О положении дел на острове Спартак наверняка был так же хорошо информирован, как и местные рабы об успехах их товарищей по несчастью в Италии. Возможно, что они прислали фракийцу известие с призывом прибыть к ним и продолжить войну против Рима на острове, однако данные об этом отсутствуют. Точно известно лишь, что Спартак попытался воспользоваться уникальной возможностью.

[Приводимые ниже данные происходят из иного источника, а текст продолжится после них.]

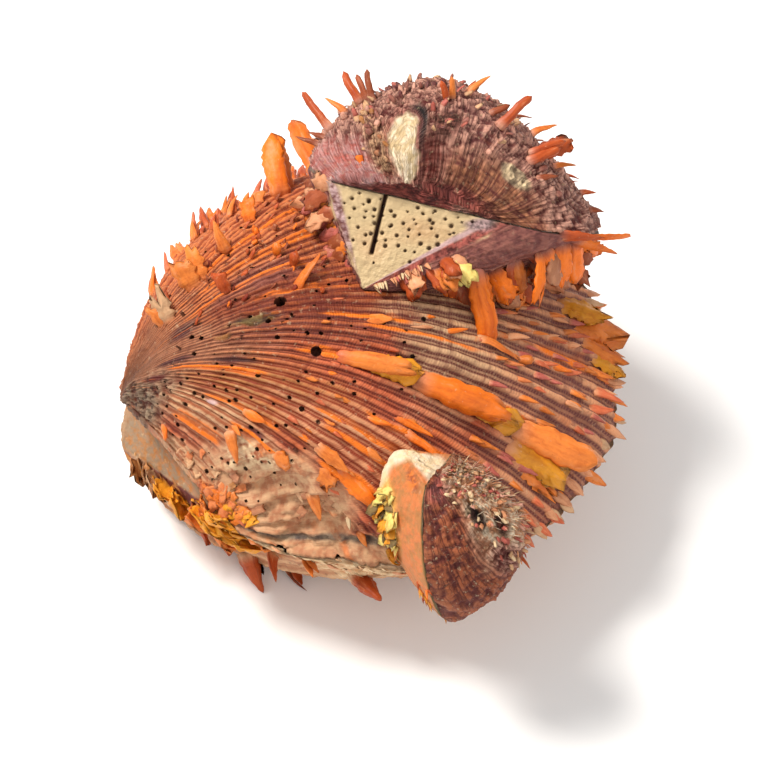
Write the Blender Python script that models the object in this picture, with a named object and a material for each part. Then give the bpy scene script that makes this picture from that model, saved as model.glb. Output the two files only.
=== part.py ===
"""A cluster of three thorny oysters grown together, at real size.

The great oyster lies on its cemented lower valve. Its ribbed, domed upper valve carries a second
oyster, the crest oyster, on its far slope, and a small one, the flank oyster, on its near right
flank. Each oyster has two valves, and each valve is one closed solid with its spines fused to it.

Sizes are in millimetres until the last step, which turns them into metres.
"""

import math
from dataclasses import dataclass

import bmesh
import bpy
from mathutils import Matrix, Vector, noise
from mathutils.bvhtree import BVHTree

MM = 0.001
UP = Vector((0, 0, 1))

# The whole cluster
COMMISSURE_HEIGHT = 38.0  # plane where the great valves meet, above the table
CLUSTER_CENTRE = Vector((-0.73, -9.47, 0.0))  # middle of the cluster, which becomes the origin
GAP = 0.4  # clearance that touching solids keep
FAR = 500.0  # a distance past the whole cluster

# How every valve's surface is laid out
BOWL_RINGS = (1.0, 0.9, 0.68, 0.38)  # the inside's rings, as shares of the way from its middle
RING_POWER = 0.92  # under 1 the rings lie closer together towards the margin
HINGE_SWELL = 0.25  # share of the dome's height right beside the hinge
REACH_POWER = 1.2  # how much more the dome swells where the margin is far from the beak
LUMPS = ((0.09, 1.0), (0.21, 0.6))  # frequency and share of each layer of unevenness

# How every spine and pit is made
SPINE_STEPS = 3
ROOT_LIFT = 20  # degrees steeper that a spine leaves the surface
SPINE_THICKNESS = 0.42  # of its width, at the root
SPINE_EDGE = 0.35  # half the thickness left at its tip
PIT_FLOOR = 0.7  # the floor's size beside the mouth's

# Outlines of the valves' margins, from the hinge's first end round to its second end
GREAT_OUTLINE = (
    (-67, -4), (-61, 17), (-45, 43), (-22, 60), (10, 68), (40, 56), (59, 27), (66, 0),
    (67, -26), (56, -46), (40, -62), (13, -70.5), (-6, -69), (-24, -65), (-36, -59),
)
CREST_OUTLINE = (
    (-24, 0), (-30, 13), (-28, 28), (-17, 44), (2, 54), (22, 56), (39, 48), (49, 35),
    (51, 20), (46, 7), (36, 1.5), (24, 0),
)
FLANK_OUTLINE = (
    (-9, 0), (-14, 6), (-17, 18), (-16, 31), (-10, 40), (0, 43), (10, 40), (16, 31),
    (17, 18), (14, 6), (9, 0),
)


@dataclass(frozen=True)
class Seat:
    """Where an oyster sits: its hinge's centre, and the directions of its hinge, belly and lid."""

    origin: Vector
    hinge: Vector
    belly: Vector

    def matrix(self, gape: float = 0.0) -> Matrix:
        """The oyster's own frame, turned about its hinge by the gape in degrees."""
        hinge = self.hinge.normalized()
        belly = (self.belly - hinge * self.belly.dot(hinge)).normalized()
        lid = hinge.cross(belly)
        turn = Matrix((hinge, belly, lid)).transposed().to_4x4()
        return Matrix.Translation(self.origin) @ turn @ Matrix.Rotation(math.radians(gape), 4, "X")


@dataclass(frozen=True)
class Spine:
    """One spine or scale, placed on the valve's fan and bent along its length."""

    across: float  # 0 at the outline's first end, 1 at its last
    growth: float  # 0 at the beak, 1 at the margin
    length: float
    width: float
    lift: float = 35.0  # degrees off the surface
    turn: float = 0.0  # degrees sideways, towards the outline's last end
    curl: float = 0.0  # degrees that it bends back down along its length
    tip: float = 0.25  # share of its width left at the tip


@dataclass(frozen=True)
class Pit:
    """A hollow bored or broken into the outer surface."""

    across: float
    growth: float
    width: float
    depth: float


@dataclass(frozen=True)
class Ledge:
    """A growth step: the surface drops past it, over part of the fan, and comes back slowly."""

    growth: float
    start: float
    end: float
    drop: float


@dataclass(frozen=True)
class Valve:
    """One valve: a ribbed outer surface that grows from its beak, and a bowl inside it."""

    name: str
    seat: Seat
    outline: tuple
    side: int  # 1 for a lid, -1 for a cup
    beak: Vector  # the beak, with its height taken off the plane of the margin
    dome: float
    wall: float
    columns: int
    rows: int
    hinge_columns: int
    rib_height: float
    roundness: float = 0.8
    crown: float = 0.8  # under 0.9 the dome is highest nearer the beak
    shoulder: float = 0.12  # share of the fan, from each hinge end, over which the dome rises
    lean: float = 0.0  # how far the dome leans along the hinge, as a share of its height
    rough: float = 0.0
    gape: float = 0.0
    floor: float | None = None  # height below the margin's plane where the cup is cut off flat
    colour: tuple = (0.6, 0.3, 0.2)
    spines: tuple = ()
    pits: tuple = ()
    ledges: tuple = ()


def along_curve(points: tuple, share: float) -> Vector:
    """A point on the smooth curve through the outline's points, by share of its spans."""
    spans = len(points) - 1
    place = min(max(share, 0.0), 1.0) * spans
    span = min(int(place), spans - 1)
    t = place - span
    before, start, end, after = (
        Vector(points[min(max(span + step, 0), spans)]) for step in (-1, 0, 1, 2)
    )
    return 0.5 * (
        2 * start
        + (end - before) * t
        + (2 * before - 5 * start + 4 * end - after) * t**2
        + (3 * start - before - 3 * end + after) * t**3
    )


def even_points(points: tuple, count: int) -> list:
    """Points evenly spaced along the outline's smooth curve, both ends included."""
    steps = 40 * len(points)
    fine = [along_curve(points, i / steps) for i in range(steps + 1)]
    run = [0.0]
    for a, b in zip(fine, fine[1:]):
        run.append(run[-1] + (b - a).length)
    found = []
    at = 0
    for i in range(count):
        want = run[-1] * i / (count - 1)
        while at < steps - 1 and run[at + 1] < want:
            at += 1
        part = (want - run[at]) / (run[at + 1] - run[at])
        found.append(fine[at].lerp(fine[at + 1], part))
    return found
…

Так как у вождя рабов не было ни лодок, ни кораблей, которые можно было бы использовать для переправы, он связался с киликийскими пиратами, которыми кишела тогда западная часть Средиземного моря; плавали они и в проливе между Италией и Сицилией. Тогда они были повелителями морей, владычество которых уничтожил лишь Помпей в 67 г. до н. э., т. е. через несколько лет после описываемых событий. При этом они нападали не только на торговые корабли, но и на приморские города, а жителей их продавали в рабство на эгейском острове Делос, дела на рынке которого обделывались так быстро, что была даже распространена следующая поговорка: «Купец, причаливай, купец, разгружай, все продано!»